If we defensively allocate for the delegate, this is going to allocate every iteration of someLargeThing, even though it's very rare that it will need to.

> 
> Whereas the current behavior surprises most everybody AND is pretty useless.

Nobody disagrees. What the disagreement here is, whether we should make the behavior work as expected at all costs, or invalidate the behavior completely because it's too costly.

-Steve

On Wednesday, 19 May 2021 at 19:48:52 UTC, Steven Schveighoffer wrote:
> If we defensively allocate for the delegate, this is going to allocate every iteration of someLargeThing, even though it's very rare that it will need to.

Yeah, it could just allocate when the assignment is made for cases like that, which is what the current

     dg = ((i)=>(){return  i;})(i);

pattern does.


Which I actually don't mind at all myself.

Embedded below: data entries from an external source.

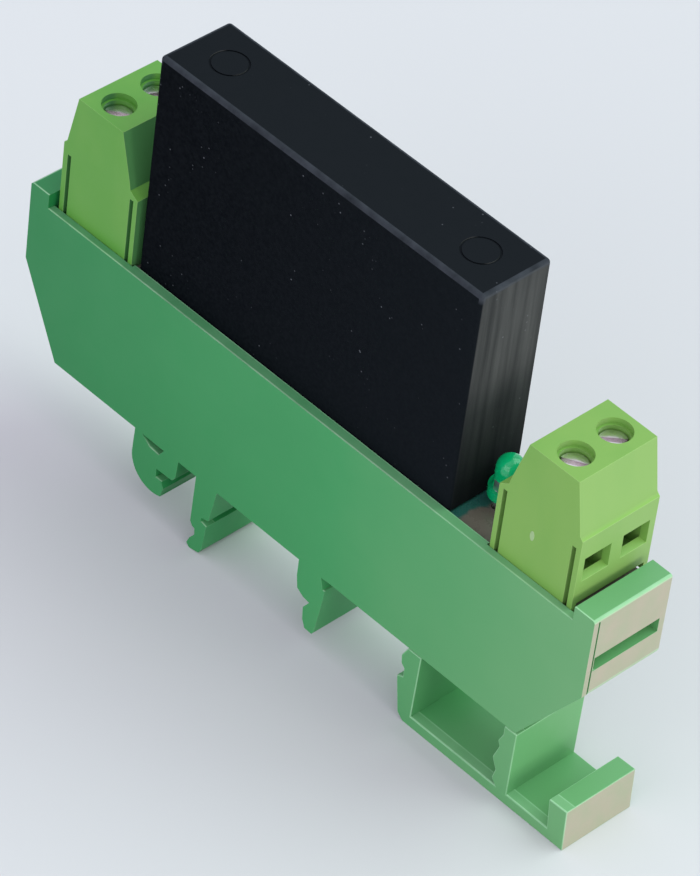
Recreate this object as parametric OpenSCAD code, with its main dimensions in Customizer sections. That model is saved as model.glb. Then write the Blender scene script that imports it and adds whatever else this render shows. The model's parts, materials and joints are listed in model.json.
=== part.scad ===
// Rail-mounted interface relay: a plastic tray with a foot for mounting rails carries a circuit board with an
// encapsulated solid-state relay, a status lamp and two two-pole screw terminal blocks.
// Millimetres, +Z up, +X towards the input terminals, -Y is the closed side of the tray.
// The origin is the centre of the bounding box on the surface that the foot stands on.

/* [Tray] */
// Length of the tray, end face to end face
tray_l = 78; // [76:0.5:84]
// Width of the tray floor and end bars
tray_w = 10.3; // [10:0.1:11]
// Height of the side wall's rim above the tray's underside
rim_h = 18.25; // [18:0.25:20]
// Height of the two end bars above the tray's underside
bar_h = 19.95; // [19.5:0.05:21]
// Thickness of an end bar along the length
bar_t = 2.6; // [2.4:0.1:3]
// Height at which the ends start to slope inwards
chamfer_h = 10.25; // [9:0.25:11]
// Thickness of the closed side wall
side_t = 0.85; // [0.7:0.05:0.85]
// Thickness of the floor
floor_t = 1.4; // [1.2:0.1:1.5]

/* [Foot] */
// Depth of the foot below the tray
foot_h = 9.5; // [9.5:0.1:10]
// Width of the foot
foot_w = 9.35; // [9:0.05:10]
// Depth of the rail flange's upper face below the tray
rail_z = 3; // [2.9:0.05:3.1]
// How far the sprung latch slides to let the rail go
latch_travel = 1.5; // [1:0.1:1.5]

/* [Board] */
// Height of the board's upper face above the tray's underside
board_top = 17.7; // [17:0.1:17.8]
// Thickness of the board
board_t = 1.6; // [1:0.2:1.6]

/* [Relay] */
// Length of the encapsulated relay
relay_l = 43.4; // [43:0.1:43.5]
// Width of the encapsulated relay at its top
relay_w = 8.95; // [8.8:0.05:9.2]
// Height of the relay's top above the tray's underside
relay_top = 44.3; // [42:0.1:46]
// Extra width of the relay case at its open lower edge
relay_draft = 0.3; // [0:0.1:0.4]

/* [Terminals] */
// Spacing of the two poles
pitch = 5.08; // [5:0.02:5.08]
// Height of a terminal block above the board
block_h = 15.3; // [15:0.1:17]
// Distance from the tray's middle to the input screws
input_x = 30.8; // [30.6:0.1:31]
// Distance from the tray's middle to the output screws
output_x = 31.35; // [31.3:0.05:31.5]
// Radius of a clamping screw's shank
screw_r = 1.1; // [1:0.05:1.15]

/* [Status lamp] */
// Distance from the tray's middle to the lamp
lamp_x = 20.8; // [20.7:0.1:21.5]
// Height of the lamp's flange above the board
lamp_lift = 1; // [1:0.1:2]

/* [Hidden] */
$fn = 48;
eps = 0.01;

// Tray
end_x = tray_l / 2;
floor_left = -33.65;
floor_right = 32;
bar_inner = end_x - bar_t;
shell_t = 1.3;
foot_end = end_x + 0.95;
slot_z = 14;
slot_h = 1.7;
slot_d = 1.6;
slot_y = [0.9, tray_w - 0.75];
gap_y = [0.62, 0.82];
gap_d = 0.35;
rib_t = 1;
rib_y = 2.2;
rib_places = [-24, -6, 11];
lip_x = [-24.9, 24.3];
lip_y = 1.2;

// Everything above the board stands on this centre line
block_y0 = 0.9;
row_y = block_y0 + pitch;
board_bottom = board_top - board_t;
board_end = bar_inner + 0.6;
board_w0 = side_t + 0.1;
board_w1 = tray_w - 0.05;
groove_d = 0.8;
groove_gap = 0.1;

// Latch
joint_gap = 0.15;
lug_t = 1;
lug_w = 4;
lug_gap = 0.15;
lug_head = 0.5;
lug_head_w = 6;
lug_head_t = 0.8;
lug_bridge_t = 1;
lug_overlap = 0.5;
wall_x = 31;
lug_places = [17.9, 27.9];
foot_mid = foot_w / 2;

// Relay
relay_x0 = -24.6;
relay_mid = relay_x0 + relay_l / 2;
relay_bottom = board_top + 0.3;
case_t = 1;
case_top_t = 1.2;
cavity_l = relay_l - 2 * case_t;
cavity_w = relay_w - 2 * case_t;
cavity_top = relay_top - case_top_t;
potting_recess = 0.3;
mark_inset = 4.8;
mark_r = 2;
mark_w = 0.22;
mark_d = 0.12;
substrate_t = 1;
substrate_l = 38;
substrate_z0 = relay_bottom + 3.2;
substrate_z1 = cavity_top - 2.4;
pin_pitches = [5.08, 15.24, 33.02, 38.1];
pin_x = [for (p = pin_pitches) relay_x0 + p];
pin_l = 0.8;
pin_t = 0.6;
pin_lap = 2.5;
pin_y = row_y - (substrate_t + pin_t) / 2;
tail_z = board_bottom - 1.5;
pin_hole_r = 0.6;
terminal_hole_r = 0.75;
lead_hole_r = 0.45;

// Solder joints and parts under the board
joint_h = 0.9;
joint_taper = 0.45;
pin_joint_r = 1.3;
terminal_joint_r = 1.5;
lead_joint_r = 0.95;
resistor_x = 17.2;
resistor_size = [3.2, 1.6, 0.6];

// Parts on the relay's upright substrate: distance along, height, size
transistor = [-13, 32, [6.6, 2.3, 9]];
optocoupler = [6, 31, [4.6, 2.2, 6.6]];
diode = [-4, 32, [3.6, 2.2, 5]];
chip_resistor = [-6, 33, [1.6, 0.6, 3.2]];
chip_spacing = 7;

// Lamp
lamp_z = board_top + lamp_lift;
lamp_y = row_y + 0.9;
lamp_r = 1.45;
lamp_flange_r = 1.9;
lamp_flange_t = 1;
lamp_dome_z = lamp_z + 3.25;
lead_pitch = 2.54;
lead_t = 0.5;
lead_top = lamp_z + 1;
cup_h = 1.2;
cup_l = 1;

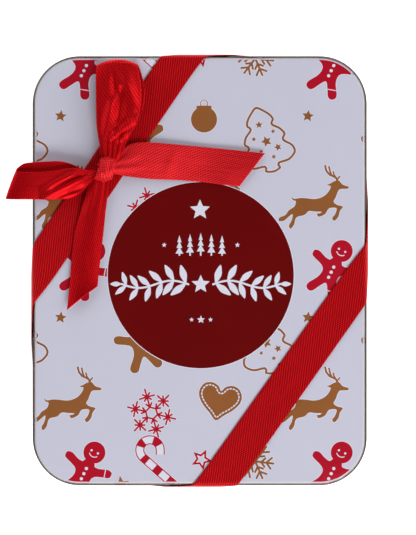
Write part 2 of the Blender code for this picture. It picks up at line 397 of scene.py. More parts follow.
def lid_surface(bm, grow, low, bend_steps):
    """The lid's face, bend and skirt as one open surface, grown outwards."""
    tin = bpy.context.scene.tin
    high = LID_TOP + grow
    rounded_block(bm, lid_half(grow), tin.corner + grow, low, high)
    open_at(bm, low)
    bevel(bm, long_edges(bm, high), tin.edge + grow, bend_steps)


class COOKIE_TIN_OT_lid(bpy.types.Operator):
    """Builds the lid: printed face, bend, skirt and rolled bead"""
    bl_idname = "cookie_tin.lid"
    bl_label = "Lid"

    def execute(self, context):
        tin = context.scene.tin
        enamel = enamel_material("lithographed white enamel", tin.enamel, 0.38, mottle=0.015)
        size_coat = enamel_material("cream size coat", tin.size_coat, 0.45)
        bare = tinplate_material("rolled tinplate, lid", tin.tinplate)
        # The bend and bead are painted dark grey: a painted dark reflection and shade on the metal, not
        # a colour of its own.
        painted_dark_metal = tinplate_material("tinplate, painted dark", tin.painted_dark_metal)
        bm = bmesh.new()
        lid_surface(bm, 0.0, LID_RIM + 0.6 * MM, bend_steps=10)
        face = max(bm.faces, key=lambda f: f.calc_area())
        bmesh.ops.inset_region(bm, faces=[face], thickness=0.5 * MM)
        # Down the bend the enamel ends, then the size coat, then the metal painted dark.
        ends = (0.10, 0.25, 1.0)
        for f in bm.faces:
            share = (LID_TOP - f.calc_center_median().z) / tin.edge
            f.material_index = sum(share >= end for end in ends)
        lid = add_piece("lid_pressing", bm, [enamel, size_coat, painted_dark_metal, bare], "lid")
        wall = thicken(lid, "Sheet", tin.sheet, -1.0)
        wall.material_offset = 3
        wall.material_offset_rim = 3
        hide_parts("lid_shell")

        out = tin.bead_out
        bead = round_bar(lid_half(out), tin.corner + out, LID_RIM, LID_RIM + 1.5 * MM, 1.3 * MM)
        add_piece("lid_bead", bead, [painted_dark_metal], "lid")
        return {"FINISHED"}


class COOKIE_TIN_OT_body(bpy.types.Operator):
    """Builds the body wall with its curled top and lapped side seam, and the seamed bottom"""
    bl_idname = "cookie_tin.body"
    bl_label = "Body and bottom"

    def execute(self, context):
        tin = context.scene.tin
        bare = tinplate_material("rolled tinplate, body", tin.tinplate)
        corner = tin.corner - tin.sheet - tin.slip
        half = ((WALL_HIGH - WALL_LOW) / 2).xy

        def base_piece(name, bm, sharp=35.0):
            return add_piece(name, bm, [bare], "base", sharp)

        bm = bmesh.new()
        low, high = FOOT + 1.0 * MM, WALL_HIGH.z - 0.5 * MM
        rounded_block(bm, half, corner, low, high)
        open_at(bm, low, high)
        wall = base_piece("body_sheet", bm)
        thicken(wall, "Sheet", tin.sheet, -1.0)
        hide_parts("body_wall")

        curl = half - Vector((0.05, 0.05)) * MM
        top = WALL_HIGH.z
        base_piece("body_curl", round_bar(curl, corner, top - 1.6 * MM, top, 1.5 * MM))

        # The lapped seam stands a sheet's thickness out of the rear wall, off the middle.
        bm = bmesh.new()
        at = Matrix.Translation((MIDDLE.x - 40 * MM, MIDDLE.y + half.y + 0.05 * MM, 18.2 * MM))
        size = Matrix.Diagonal((3.2 * MM, 0.4 * MM, 27 * MM, 1))
        bmesh.ops.create_cube(bm, size=1.0, matrix=at @ size)
        bevel(bm, bm.edges[:], 0.14 * MM, 3)
        base_piece("side_seam", bm)

        # The bottom: a pressed panel with two steps, hung in the double seam.
        bm = bmesh.new()
        low = FOOT + 2.2 * MM
        rounded_block(bm, half - Vector((0.4, 0.4)) * MM, corner, low, low + tin.sheet)
        for z in (low, low + tin.sheet):
            for inset, rise in ((5.0, 0.0), (1.2, 0.8), (6.0, 0.0), (1.0, -0.5)):
                face = max(flat_faces(bm, z), key=lambda f: f.calc_area())
                bmesh.ops.inset_region(bm, faces=[face], thickness=inset * MM)
                bmesh.ops.translate(bm, verts=face.verts[:], vec=(0, 0, rise * MM))
                z += rise * MM
        panel = base_piece("bottom_pressing", bm, 60.0)
        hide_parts("bottom_panel")
        outer = ((PANEL_HIGH - PANEL_LOW) / 2).xy
        base_piece("double_seam", round_bar(outer, tin.corner, FOOT, PANEL_HIGH.z, 1.4 * MM))
        return {"FINISHED"}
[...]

On Wednesday, 19 May 2021 at 19:48:52 UTC, Steven Schveighoffer wrote:
> e.g.:
>
> foreach(i; someLargeThing)
> {
>    if(Clock.currTime.year == 2020)// i.e. never
>      dg = {return  i;};
> }
>
> If we defensively allocate for the delegate, this is going to allocate every iteration of someLargeThing, even though it's very rare that it will need to.

Why not just use a backend intrinsic? The frontend does not have to know what the backend will do? Leave it to the implementation...

On Wednesday, 19 May 2021 at 19:48:52 UTC, Steven Schveighoffer wrote:
>
> Nobody disagrees. What the disagreement here is, whether we should make the behavior work as expected at all costs, or invalidate the behavior completely because it's too costly.
>
> -Steve

Make it work as expected. If it turns out to be a performance bottleneck for some applications, they can always work around it, as obviously they had done until now.

Being conscious about performance trade-offs is important in language design, but at the same time, just because someone can create a fork bomb with just several lines of code doesn't mean that we should disallow every type of dynamic memory allocation. For every misuse a of sound language feature, there are plenty more valid usages.